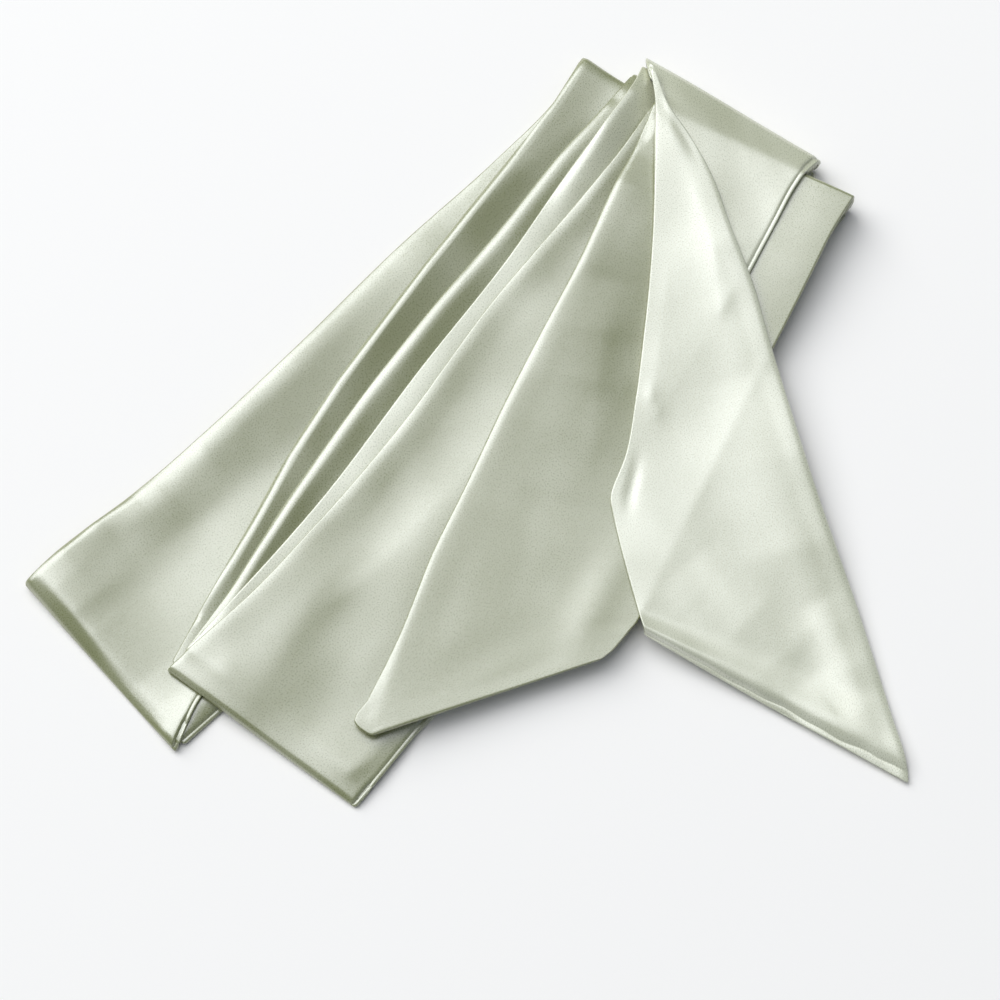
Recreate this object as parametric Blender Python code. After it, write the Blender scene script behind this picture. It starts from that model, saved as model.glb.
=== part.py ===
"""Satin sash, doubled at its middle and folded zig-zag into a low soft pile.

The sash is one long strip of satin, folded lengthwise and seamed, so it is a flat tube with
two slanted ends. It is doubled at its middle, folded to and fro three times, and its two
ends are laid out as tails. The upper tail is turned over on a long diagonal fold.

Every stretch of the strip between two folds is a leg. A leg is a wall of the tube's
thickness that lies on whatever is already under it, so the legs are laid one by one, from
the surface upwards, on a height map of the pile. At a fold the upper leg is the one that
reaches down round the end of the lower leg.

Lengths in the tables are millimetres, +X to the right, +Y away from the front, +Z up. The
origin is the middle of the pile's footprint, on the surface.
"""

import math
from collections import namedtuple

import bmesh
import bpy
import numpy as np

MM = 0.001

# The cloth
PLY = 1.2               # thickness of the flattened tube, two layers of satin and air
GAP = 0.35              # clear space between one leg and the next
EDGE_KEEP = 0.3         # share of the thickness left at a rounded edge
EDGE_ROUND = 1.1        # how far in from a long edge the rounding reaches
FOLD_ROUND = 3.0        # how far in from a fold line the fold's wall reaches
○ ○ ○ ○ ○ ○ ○
Direction – All of the lines above must be returned exactly.

Response to the exercise –
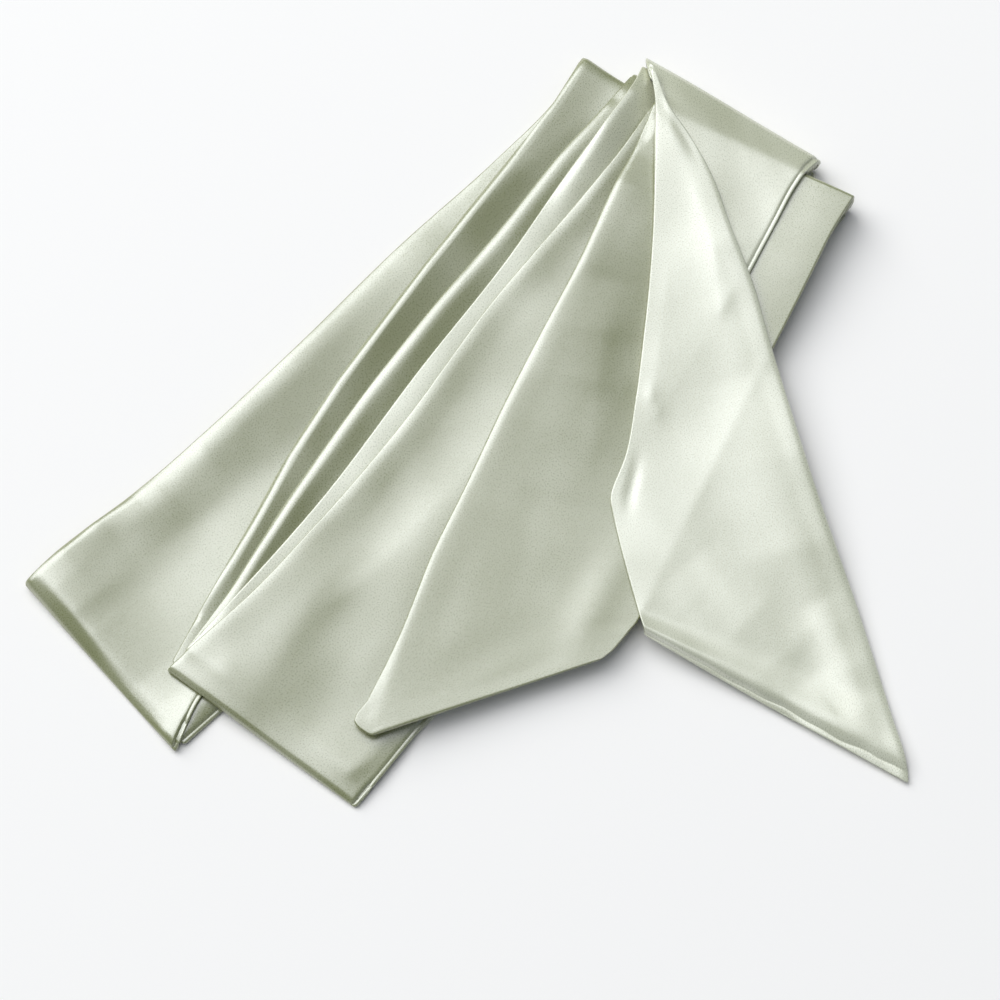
Recreate this object as parametric Blender Python code. After it, write the Blender scene script behind this picture. It starts from that model, saved as model.glb.
=== part.py ===
"""Satin sash, doubled at its middle and folded zig-zag into a low soft pile.

The sash is one long strip of satin, folded lengthwise and seamed, so it is a flat tube with
two slanted ends. It is doubled at its middle, folded to and fro three times, and its two
ends are laid out as tails. The upper tail is turned over on a long diagonal fold.

Every stretch of the strip between two folds is a leg. A leg is a wall of the tube's
thickness that lies on whatever is already under it, so the legs are laid one by one, from
the surface upwards, on a height map of the pile. At a fold the upper leg is the one that
reaches down round the end of the lower leg.

Lengths in the tables are millimetres, +X to the right, +Y away from the front, +Z up. The
origin is the middle of the pile's footprint, on the surface.
"""

import math
from collections import namedtuple

import bmesh
import bpy
import numpy as np

MM = 0.001

# The cloth
PLY = 1.2               # thickness of the flattened tube, two layers of satin and air
GAP = 0.35              # clear space between one leg and the next
EDGE_KEEP = 0.3         # share of the thickness left at a rounded edge
EDGE_ROUND = 1.1        # how far in from a long edge the rounding reaches
FOLD_ROUND = 3.0        # how far in from a fold line the fold's wall reaches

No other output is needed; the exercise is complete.